Bill Campaigne and Lynn Marie Mayfield Campaigne, both ’69, completed their 25th annual mission trip to Honduras this summer.
The team of 32 missionaries was not preaching the gospel, but living it—offering veterinary treatment to some 6,000 domestic animals and providing public health teaching for hundreds of children who received toothbrushes and soap to put the teaching into action.
Additionally, through The Owen Project the group is working toward to provide a computer to each child in Honduras, starting with the school in Santa Rosita. The group raised enough money to provide 100 computers this year. Even in areas where there is no electricity, the project will providing rugged, wind-up computers designed by an MIT professor for children of third world countries, where most children do not have paper, pencils, or textbooks. Connections with Honduran government officials have resulted in no-cost internet signal for many in the areas served by the mission team.
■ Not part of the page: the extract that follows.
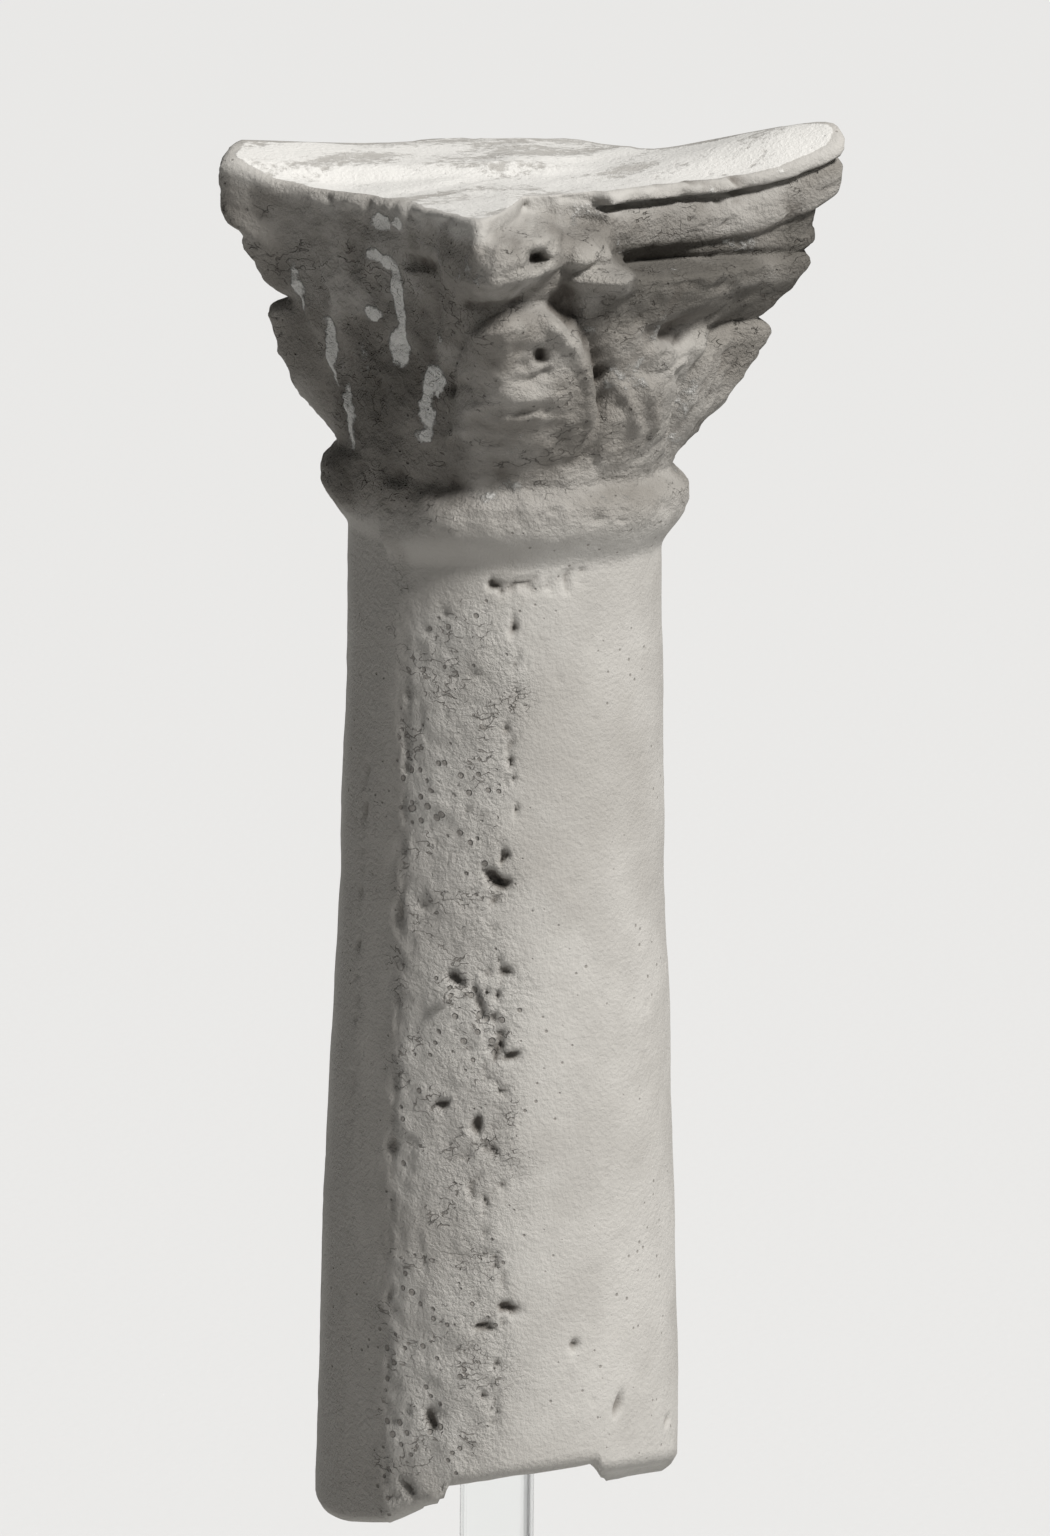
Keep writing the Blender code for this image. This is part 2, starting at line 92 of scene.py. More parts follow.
# %% [markdown]
# A few small helpers do most of the shaping. A soft step fades one form into another without a
# crease, a hump makes a soft bulge or groove, a bow gives the round back of a leaf or moulding, and
# the soft smallest and largest of two forms join them as a wet finger would.

# %% Small helpers for shaping
def step(low, high, value):
    """0 below low, 1 above high, and a soft S between."""
    share = np.clip((value - low) / (high - low), 0.0, 1.0)
    return share * share * (3.0 - 2.0 * share)


def hump(value, width):
    """1 where value is 0, dying away softly to both sides."""
    return np.exp(-((value / width) ** 2))


def bow(value, power=2):
    """A round bow: 1 in the middle and 0 from one unit out."""
    return np.sqrt(np.clip(1.0 - np.abs(value) ** power, 0.0, 1.0))


def soft_min(a, b, blend):
    """The smaller of two, rounded over where they are about equal."""
    return -blend * np.logaddexp(-a / blend, -b / blend)


def soft_max(a, b, blend):
    """The larger of two, rounded over where they are about equal."""
    return blend * np.logaddexp(a / blend, b / blend)


def turn_from(turn, centre):
    """Signed angle in degrees from centre, the short way round."""
    return (turn - centre + 180.0) % 360.0 - 180.0


print("halfway up, the step gives", float(step(0.0, 1.0, 0.5)), "and the bow", round(float(bow(0.5)), 2))

# %% [markdown]
# Clay is never smooth. A lattice of random numbers, read with a soft blend between its points, gives
# a rolling surface, and a few lattices of finer and finer spacing on top of each other give the
# hand-made unevenness of the skin. A fixed seed makes it the same in every run.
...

Bill and Lynn began the annual trip after an Episcopal bishop from Honduras visited their church and shared the needs of the country’s residents. He assured them that any sort of help would be appreciated. As a veterinarian, Bill knew one way he could help. He, Lynn, and three of his colleagues made a trip 25 years ago; they were overwhelmed with the need.
Now, the annual trip includes 24-28 veterinarians, plus other staffers, who treat some 6,800 animals in four days. Much of the work is preventative care that will keep the animals healthy. “Animals are so important in this region,” Bill said. “Survival sometimes depends on the health of their animals.” Four teams of veterinarians treat animals in the town and in the surrounding mountains. Lynn, a former teacher, and other volunteers educate children about public health issues to help the human residents stay healthy.
Bill said the group is always in need of adult and student participants interested in mission work, veterinary medicine, education, and public health as well as those able to work with computers. Spanish-speaking volunteers are needed to work on an introduction to the One Laptop One Child learning system, though The Owen Project has partnered with a university in Honduras that will send volunteers to help teach children to use the computer.
After 25 years (and a correlating 200,000+ animals), Bill is still planning for the next trip. “Early on, in about the third year, I was nearly ready to give up,” he said. “We were working and a woman walked into the town with her animals and told us she had begun the trip, driving the animals down the trail, at 6:30 that morning. She arrived at 2:30. She said that after seeing us the previous year, she hadn’t lost one animal so the long journey was worth it.” … Bill didn’t give up.
Anyone interested in taking part in the trip, scheduled the week before Memorial Day each year, can contact Bill Campaigne. Volunteers have come from all walks of life and from around the globe.
See photos and read a brief summary of the 2011 trip, provided by Bill Campaigne and written by Dr. Valerie Kirk.
Many Austin College alumni and students, in addition to the Campaignes, have participated in one or more of the week-long trip over the past 25 years. Bill thanks Jack Pierce, Austin College health sciences advisor, for informing students about the opportunity. In 2010, alumnae Abby Smith and Paige Rutherford joined the group, along with Ashley Hagauer, Class of 2011 and a current student at Texas A & M School of Veterinary Medicine. Following the 2010 experience, Ashley wrote about what she had seen and learned. Read her comments.
Note: Bill earned a Doctor of Veterinary Medicine degree in 1976. He is a partner with Seguin Animal Hospital in Seguin, Texas, as well as Lone Star Laboratory Swine and SCH Enterprises. Bill and Lynn Marie have two children and live in Seguin, Texas. He was named an Austin College Distinguished Alumnus in 2007.